Why IBM DB2 is ideal for Transactional XML
November 5, 2008
As you saw in my previous post, IBM DB2 has spectacular performance numbers when benchmarking with XML data. As a reminder, DB2 performed 48.5 million transactions from 200 concurrent users over a two hour period on a server 4 CPUs, where each CPU had 6 cores. Admittedly, this is a relatively powerful server. But then again, you would expect to need a powerful server to process 48.5 million transactions in two hours. Today’s post will explain one of the key reasons why DB2 offers such impressive performance when compared to other major database vendors.
Most database vendors perform a similar set of steps when working with XML data. They parse the XML data, translate the XML data into a stream of tokens, logically represent the stream of tokens in a tree-like structure, store the tree-like structure, create indexes, and then manipulate and query the data as necessary. Of course, different vendors implement these steps in different ways, leading to some vendors enjoying a performance advantage in certain regards. For instance, some vendors have a higher reliance on large indexes than others, slowing data inserts, updates, and deletes. These vendors also typically require greater amounts of storage because of the need for these large indexes. However, it is query performance that concerns most people, so let’s focus on that.

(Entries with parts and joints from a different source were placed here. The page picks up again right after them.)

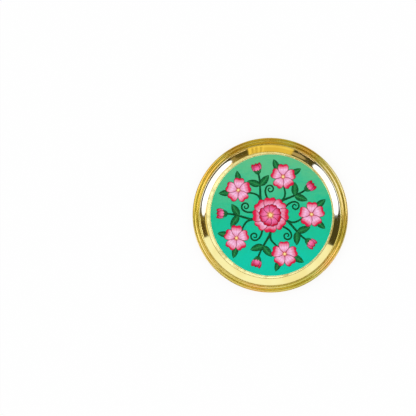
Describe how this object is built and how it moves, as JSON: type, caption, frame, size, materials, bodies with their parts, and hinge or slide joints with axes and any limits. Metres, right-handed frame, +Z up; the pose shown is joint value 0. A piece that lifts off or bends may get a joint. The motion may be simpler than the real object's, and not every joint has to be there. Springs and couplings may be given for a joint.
{
  "type": "plate",
  "caption": "Round polished brass plate with a grooved rim, a rolled edge, and a printed floral picture disc sealed on its flat floor.",
  "frame": {"origin": "middle of the dish's flat underside, on the table that the plate lies on", "axes": "+Z up, out of the plate's face; +Y towards the top of the picture; +X to the picture's right"},
  "size_m": [0.2032, 0.2032, 0.008],
  "materials": {
    "brass": "spun and mirror polished",
    "picture_print": "printed film, satin",
    "clear_resin": "clear gloss resin"
  },
  "bodies": {
    "root": {"brass_dish": "brass", "picture_disc": "picture_print", "clear_coat": "clear_resin"}
  },
  "joints": []
}
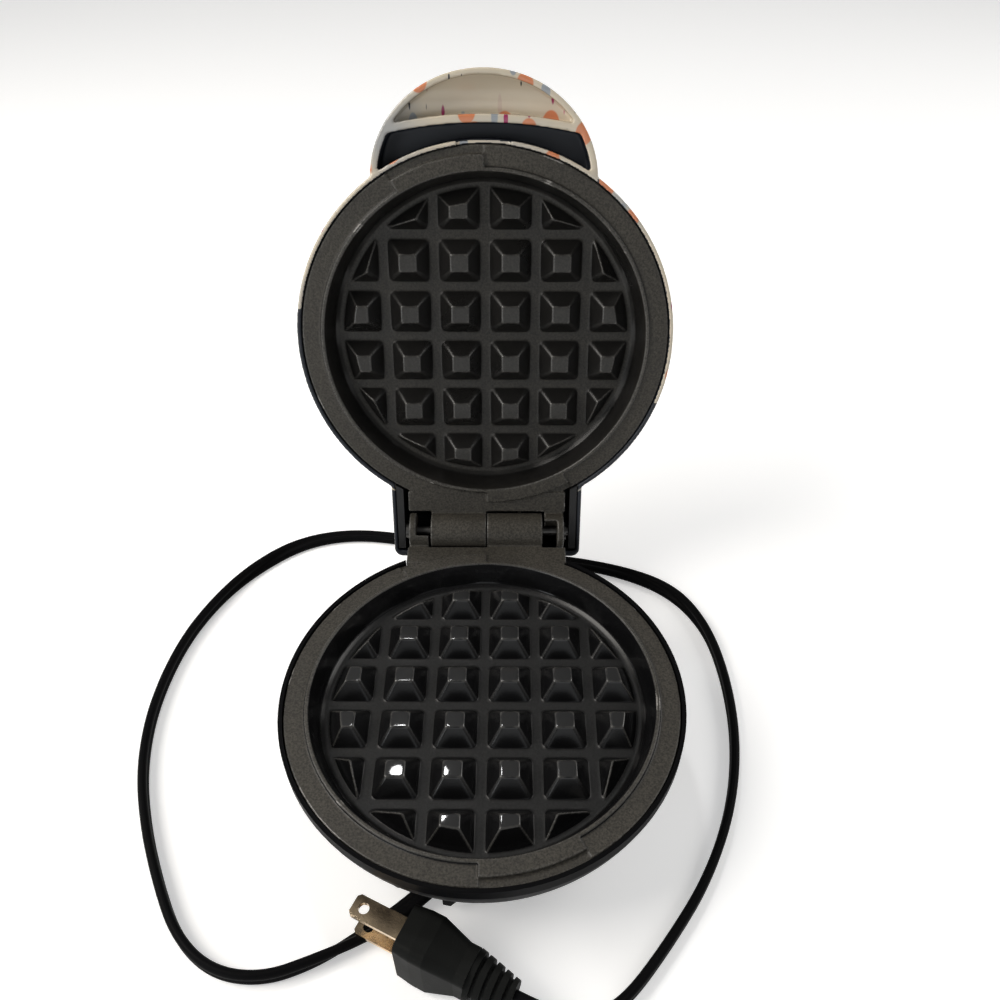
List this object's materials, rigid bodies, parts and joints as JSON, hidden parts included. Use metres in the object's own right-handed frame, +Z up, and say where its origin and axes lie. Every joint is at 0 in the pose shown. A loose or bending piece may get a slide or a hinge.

Working with XML data poses an additional set of challenges when compared to working with traditional relational data. Many operations with XML data involve navigating around the tree-like structure that represents the XML data. For example, a query may impose a predicate on the values of the City and Age XML tags that appear inside a Customer tag, while returning the value of the Name tag that appears inside the same Customer tag. When you break this query into the atomic operations that are performed on the physical data, the query will involve many navigations of the tree-like structure. The database must navigate to the Customer element and then to the City element within it, apply the predicate, navigate to the Age element for that customer, apply the predicate, and if the predicates are satisfied, navigate to the Name element for that customer. And the database must perform these operations for many, many rows. Appreciating the need to optimize navigations of the tree-like representation of the XML data is one of the keys to understanding why IBM DB2 performs so well.
DB2 implements the tree-like structure in a way that allows you to very quickly navigate around the tree. Because DB2 stores pointers to both parent and child nodes for each element, and because DB2 optimizes the speed with which those navigations are performed, DB2 quickly navigates around the tree-like structures that represent the XML data. So, it is a combination of the physical representation of the tree-like structure, together with special algorithms for navigating around trees, that helps IBM achieve such blistering speed. After all, if you can optimize the atomic operations that underpin this breed of database queries, it only follows that you will enjoy the benefits at query time.
I do not have direct knowledge of the internal workings of other major relational database vendors. My opinions regarding how IBM manages XML data when compared with other major relational database vendors are drawn from information that is freely available on the internet. The opinions expressed in this post are mine and mine alone. They do not necessarily represent the opinions of my employer, IBM.